- Task instructions -
Repeat, please, only the lines from the top of the data down to the line with "Z_AXIS = Vector(0, 0, 1)"; include both of those lines.

- Supplied data -
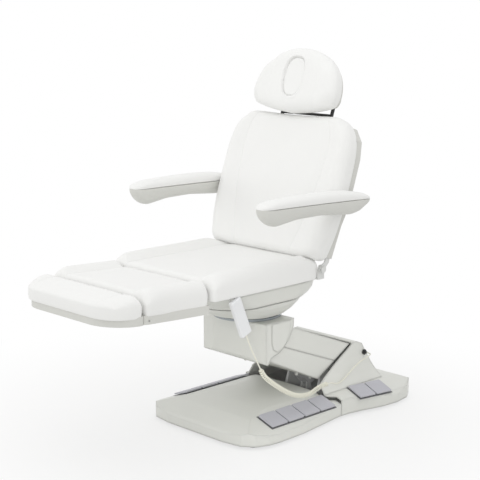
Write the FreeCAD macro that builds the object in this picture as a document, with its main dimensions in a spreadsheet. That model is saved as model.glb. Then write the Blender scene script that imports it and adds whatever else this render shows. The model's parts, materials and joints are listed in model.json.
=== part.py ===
"""Podiatry chair: a column-less lifting arm on a floor base with foot switches, a swivelling
and tilting seat, powered back and leg sections, a sliding foot section, a headrest and armrests.

Millimetres. X points to the patient's left, Y to the head end and Z up. The origin lies on the
floor, under the middle of the chair's box.
"""
import FreeCAD, Part
import os
from math import atan2, cos, degrees, hypot, pi, radians, sin, sqrt, tan

import Sketcher

Vector = FreeCAD.Vector
Placement = FreeCAD.Placement
Rotation = FreeCAD.Rotation
X_AXIS = Vector(1, 0, 0)
Y_AXIS = Vector(0, 1, 0)
Z_AXIS = Vector(0, 0, 1)

SIZES = dict(
    # Fits shared by many pieces
    overrun=20.0,
    face_gap=0.3,
    running_gap=0.05,
    open_pivot_gap=7.5,
    # Base: floor plate under two moulded covers
    base_length=995.0,
    base_half_width=311.0,
    base_rear=792.0,
    cover_wall=4.0,
    cover_lift=12.0,
    rim_height=44.0,
    plateau_height=99.0,
    front_slope_inner=194.0,
    front_slope_top=85.0,
    front_slope_outer=292.0,
    front_slope_foot=52.0,
    rear_slope_inner=222.0,
    rear_slope_top=91.0,
    rear_slope_outer=300.0,
    rear_slope_foot=64.0,
    seam_back=331.0,
    seam_step_inner=221.0,
    seam_step_outer=238.0,
    seam_gap=0.8,
    base_plate_thick=8.0,
    base_plate_lift=16.0,
    foot_radius=21.0,
    foot_stud_radius=6.0,
    foot_inset=235.0,
    foot_front=-125.0,
    foot_back=700.0,
    # Tower of the rear cover
    tower_front=292.0,
    tower_length=348.0,
    tower_height=254.0,
    tower_foot_half_width=216.0,
    tower_half_width=168.0,
    # Things in and on the base
    control_box_width=150.0,
    control_box_length=160.0,
    control_box_height=48.0,
    control_box_edge=170.0,
    control_box_front=20.0,
    inlet_width=50.0,
    inlet_height=22.0,
    inlet_depth=27.0,
    inlet_lift=18.0,
    gland_y=575.0,
    gland_z=203.0,
    gland_radius=6.0,
    gland_flange_radius=11.0,
    gland_flange=4.0,
    gland_nose=11.5,
    gland_clear=2.8,
    # Foot switches
    pad_width=79.0,
    pad_length=83.0,
    pad_pitch=89.0,
    pad_thick=5.4,
    pad_lift=4.6,
    pad_travel=3.0,
    pad_corner=5.0,
    pad_post_radius=5.0,
    pad_bore_depth=4.0,
    tray_thick=1.2,
    tray_margin=4.0,
    front_row_y=112.0,
    rear_row_y=505.0,
    front_row_slope_share=0.41,
    rear_row_slope_share=0.5,
    rear_row_flare=6.0,
    # Lifting arm
    lift_pivot_y=453.0,
    lift_pivot_z=184.0,
    arm_length=374.6,
    arm_angle=21.3,
    arm_cover_half_width=157.5,
    arm_cover_top=77.5,
    arm_cover_depth=91.0,
    arm_split=4.0,
    arm_split_gap=0.4,
    arm_clip_width=8.0,
    arm_clip_drop=9.0,
    side_bar_thick=10.0,
    side_bar_inner=66.0,
    side_bar_half_height=27.0,
    pivot_radius=10.0,
    pivot_tube_wall=10.0,
    stay_radius=7.0,
    stay_high=45.0,
    stay_low=13.0,
    stay_first=120.0,
    stay_second=262.0,
    lug_thick=10.0,
    side_gap=4.0,
    link_thick=8.0,
    link_half_height=12.0,
    link_offset_y=-15.0,
    link_offset_z=-45.0,
    link_pin_radius=7.0,
    # Lift actuator
    lift_foot_y=415.0,
    lift_foot_z=80.6,
    lift_grip=240.0,
    lift_shorten=22.0,
    lift_lengthen=58.0,
    # Actuators in general
    tube_radius=21.0,
    motor_radius=20.0,
    motor_length=92.0,
    motor_side=42.0,
    rod_radius=9.0,
    eye_radius=17.0,
    eye_half_width=10.0,
    eye_pin_radius=5.0,
    eye_lug_thick=5.0,
    tube_start=26.0,
    # Lift head
    head_front=-8.4,
    head_top=421.0,
    head_depth=165.0,
    head_half_width=171.0,
    head_height=161.0,
    head_face_half_width=102.0,
    head_chamfer=14.0,
    ear_panel_rise=3.0,
    head_plate_half_width=96.0,
    head_plate_front=8.0,
    head_plate_back=140.0,
    head_plate_thick=10.0,
    # Swivel
    swivel_y=75.0,
    bearing_radius=100.0,
    ring_radius=133.0,
    ring_thick=8.0,
    ring_lift=1.0,
    hub_radius=38.0,
    hub_depth=20.0,
    # Pans under the seat
    pan_bottom_radius=126.0,
    pan_wall=4.0,
    dish_height=87.0,
    pan_gap=2.0,
    pan_half_width=263.0,
    pan_front=335.0,
    pan_rear=285.0,
    dish_plate_radius=104.0,
    dish_plate_thick=8.0,
    # Tilt
    tilt_axis_y=212.0,
    tilt_axis_z=523.0,
    tilt_lug_x=70.0,
    tilt_lug_thick=8.0,
    tilt_lug_radius=11.0,
    tilt_foot_y=-20.0,
    tilt_foot_z=462.0,
    tilt_grip_y=110.0,
    tilt_grip_z=555.0,
    tilt_motor_length=60.0,
    tilt_open_gap=1.5,
    tilt_lengthen=21.0,
    # Seat
    board_bottom=581.5,
    board_thick=6.0,
    rail_x=150.0,
    rail_width=30.0,
    rail_height=20.0,
    rail_front=290.0,
    rail_back=205.0,
    board_back=275.0,
    hinge_gap=2.0,
    hinge_pin_radius=8.0,
    hinge_head_radius=12.0,
    # Actuators fixed under the seat
    seat_actuator_x=56.0,
    seat_rod_radius=7.0,
    seat_tube_radius=16.0,
    seat_motor_length=80.0,
    back_rod_z=559.0,
    back_tube_start=0.0,
    back_tube_end=126.0,
    back_pin_reach=43.2,
    leg_rod_z=530.0,
    leg_tube_start=-230.0,
    leg_tube_end=-85.0,
    leg_pin_reach=21.2,
    rod_inside=35.0,
    # Levers of the leg and back
    lever_thick=8.0,
    lever_gap=1.0,
    lever_edge=6.0,
    lever_pin_radius=5.0,
    lever_slot_half=8.0,
    lever_sweep_front=50.0,
    lever_sweep_rear=70.0,
    lever_bend=46.0,
    back_lever_angle=305.0,
    back_slot_near=54.5,
    back_slot_far=85.0,
    leg_lever_angle=235.0,
    leg_slot_near=24.0,
    leg_slot_far=48.5,
    lever_notch_reach=48.0,
    # Seat cushion
    seat_front=363.0,
    seat_back=219.0,
    seat_half_width=283.0,
    seat_rear_corner=112.0,
    cushion_lift=0.4,
    seat_cushion_height=92.0,
    bracket_x=266.0,
    bracket_thick=6.0,
    bracket_radius=17.0,
    hook_radius=2.0,
    # Knee and leg
    knee_y=-363.0,
    knee_z=560.0,
    leg_tilt=2.5,
    knee_lug_x=184.0,
    knee_lug_thick=8.0,
    knee_lug_radius=13.0,
    leg_pin_radius=6.0,
    knee_tube_radius=10.0,
    leg_tie_radius=6.0,
    section_start=8.0,
    calf_length=285.0,
    calf_half_width=266.0,
    leg_cushion_height=84.0,
    leg_shell_low=14.0,
    leg_shell_high=17.0,
    section_gap=5.0,
    foot_length=131.0,
    foot_half_width=264.0,
    foot_corner_share=0.46,
    leg_shell_wall=3.0,
    foot_rail_x=110.0,
    foot_rail_radius=8.0,
    foot_sleeve_wall=4.0,
    foot_rail_length=215.0,
    foot_rail_lift=3.0,
    knob_radius=15.0,
    knob_drop=10.0,
    knob_share=0.59,
    # Back
    back_y=195.0,
    back_z=620.0,
    back_angle=70.7,
    back_half_width=318.0,
    back_top=572.0,
    back_low=46.0,
    back_cushion_depth=72.0,
    back_cushion_rear=4.0,
    back_shell_depth=30.0,
    back_shell_half_width=308.0,
    back_shell_edge=12.0,
    back_arm_thick=6.0,
    back_arm_half=12.0,
    back_arm_top=120.0,
    hinge_boss=15.0,
    back_tube_low=60.0,
    back_tube_high=500.0,
    back_sleeve_radius=11.0,
    back_sleeve_end=540.0,
    back_frame_half_width=262.0,
    back_tube_radius=9.0,
    # Headrest
    head_half_span=215.0,
    head_low=566.0,
    head_high=822.0,
    head_front_depth=114.0,
    head_cushion_rear=50.0,
    head_shell_rear=32.0,
    hole_half_width=55.0,
    hole_low=624.0,
    hole_high=782.0,
    hole_floor=50.0,
    head_lug_thick=6.0,
    head_shell_share=0.93,
    bracket_bar_x=130.0,
    bracket_bar_radius=7.0,
    bracket_pin_radius=5.5,
    bracket_bar_depth=14.0,
    bracket_bar_low=330.0,
    tilt_pin_up=655.0,
    # Armrests
    arm_pivot_up=258.0,
    arm_rest_inner=323.0,
    arm_rest_width=72.0,
    arm_rest_toe=19.0,
    arm_rest_front=-232.0,
    arm_rest_top=933.0,
    arm_pin_radius=8.0,
    arm_pin_depth=5.0,
    arm_pin_reach=20.0,
    arm_boss_wall=4.0,
    arm_shell_wall=3.0,
    # Handset
    handset_length=146.0,
    handset_width=49.0,
    handset_thick=19.0,
    handset_lean=22.7,
    handset_x=280.0,
    handset_y=-235.6,
    handset_z=513.0,
    keypad_rise=0.6,
    handset_round=5.0,
    handset_clip_reach=8.0,
    hook_drop=4.3,
    # Handset cord
    cord_diameter=5.0,
    curl_diameter=19.0,
    curl_pitch=9.5,
)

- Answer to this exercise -
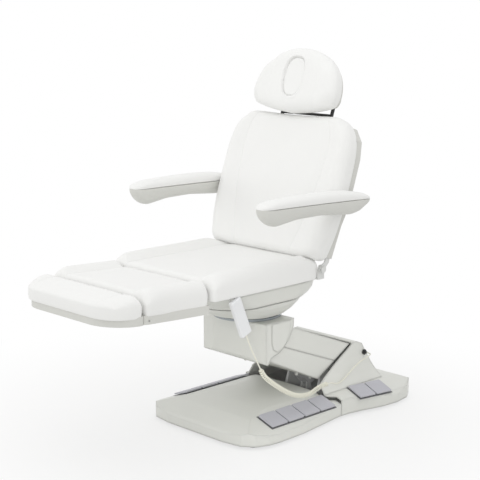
Write the FreeCAD macro that builds the object in this picture as a document, with its main dimensions in a spreadsheet. That model is saved as model.glb. Then write the Blender scene script that imports it and adds whatever else this render shows. The model's parts, materials and joints are listed in model.json.
=== part.py ===
"""Podiatry chair: a column-less lifting arm on a floor base with foot switches, a swivelling
and tilting seat, powered back and leg sections, a sliding foot section, a headrest and armrests.

Millimetres. X points to the patient's left, Y to the head end and Z up. The origin lies on the
floor, under the middle of the chair's box.
"""
import FreeCAD, Part
import os
from math import atan2, cos, degrees, hypot, pi, radians, sin, sqrt, tan

import Sketcher

Vector = FreeCAD.Vector
Placement = FreeCAD.Placement
Rotation = FreeCAD.Rotation
X_AXIS = Vector(1, 0, 0)
Y_AXIS = Vector(0, 1, 0)
Z_AXIS = Vector(0, 0, 1)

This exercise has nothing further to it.